HOUSTON | Wed Jul 28, 2010 9:36am EDT

HOUSTON (Reuters) - The top U.S. official overseeing the response to BP Plc's Gulf of Mexico oil leak said on Tuesday he doesn't expect the company's commitment to cleaning up the spill to be diminished with its change in leadership.

"I don't see any diminishing of performance or priorities," retired Coast Guard Admiral Thad Allen said of BP's earlier announcement that Bob Dudley, who has been BP's top executive handling the spill response, will replace Chief Executive Tony Hayward on October 1.

Allen also said BP remains on schedule to start permanently plugging the blown-out Macondo well with a "static kill" on Monday, followed by intercepting it at the bottom with a relief well five days later.

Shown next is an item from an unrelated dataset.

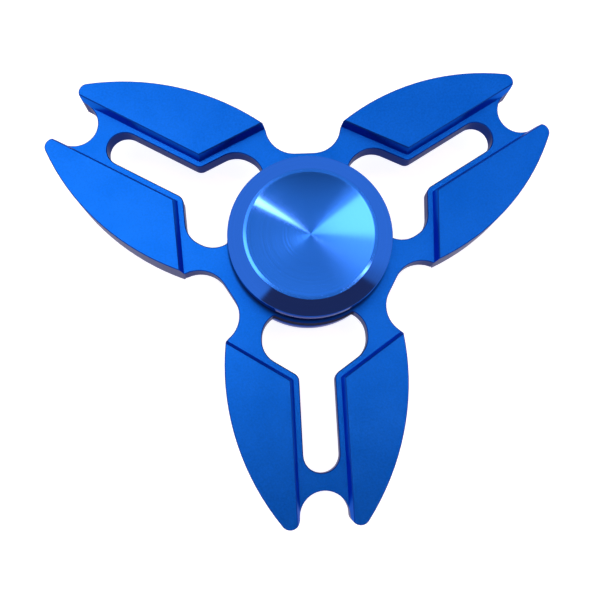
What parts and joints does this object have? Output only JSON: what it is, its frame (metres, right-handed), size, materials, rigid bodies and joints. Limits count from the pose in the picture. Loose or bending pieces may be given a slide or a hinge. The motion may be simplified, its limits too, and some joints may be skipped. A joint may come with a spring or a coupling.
{
  "type": "fidget spinner",
  "caption": "Three-armed fidget spinner with claw-shaped slotted arms, raised pads, a central ball bearing and round dished finger caps.",
  "frame": {"origin": "on the spin axis at mid thickness, halfway between the two finger caps' outer faces", "axes": "+Z along the spin axis, out of the upper finger cap; -Y along one of the three arms; +X to the right of it"},
  "size_m": [0.0702, 0.0613, 0.0128],
  "materials": {
    "arm_blue": "fine bead-blasted, anodised blue",
    "cap_blue": "fine turned, anodised blue",
    "bearing_steel": "ground bearing steel",
    "ball_steel": "polished bearing steel",
    "cage_steel": "stamped stainless steel",
    "shield_steel": "stamped stainless steel, satin",
    "wire_steel": "drawn spring wire"
  },
  "bodies": {
    "finger_caps": {"upper_cap": "cap_blue", "lower_cap": "cap_blue", "bearing_inner_ring": "bearing_steel"},
    "rotor": {"arm_frame": "arm_blue", "bearing_outer_ring": "bearing_steel", "upper_shield": "shield_steel", "lower_shield": "shield_steel", "upper_snap_wire": "wire_steel", "lower_snap_wire": "wire_steel"},
    "ball_train": {"ball_cage": "cage_steel", "ball_01": "ball_steel", "ball_02": "ball_steel", "ball_03": "ball_steel", "ball_04": "ball_steel", "ball_05": "ball_steel", "ball_06": "ball_steel", "ball_07": "ball_steel", "ball_08": "ball_steel", "ball_09": "ball_steel", "ball_10": "ball_steel"}
  },
  "joints": [
    {"name": "spin", "type": "hinge", "parent": "finger_caps", "child": "rotor", "pos_m": [0, 0, 0], "axis": [0, 0, 1], "continuous": true},
    {"name": "ball_orbit", "type": "hinge", "parent": "finger_caps", "child": "ball_train", "pos_m": [0, 0, 0], "axis": [0, 0, 1], "continuous": true}
  ],
  "couplings": [
    {"joint": "ball_orbit", "follows": "spin", "ratio": 0.5834}
  ]
}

Kent Wells, BP's senior vice president of exploration and production, said later on Tuesday that the relief well likely would intercept the Macondo well in two weeks, or August 10 -- three days after Allen's projection.

When asked about the difference, Wells said he didn't see a difference.

"I thought he'd said something like August 10, and I said two weeks from today," Wells said.

Allen said the rig that had been drilling the first of two relief wells had reconnected with seabed equipment on Tuesday and workers were preparing to insert and cement in place the last bit of pipe, or casing, late this week.

Once that's done, BP can do the static kill, which involves pumping heavy drilling mud and cement into the stricken well from the top. The relief well will allow more mud and cement to be injected at the bottom, nearly 13,000 feet beneath the seabed.

Allen said on Tuesday that pressure testing on the Macondo well since a cap plugged the leak on July 15 continues to indicate the well remains intact after the April 20 blowout.

"All indications are stable," he said.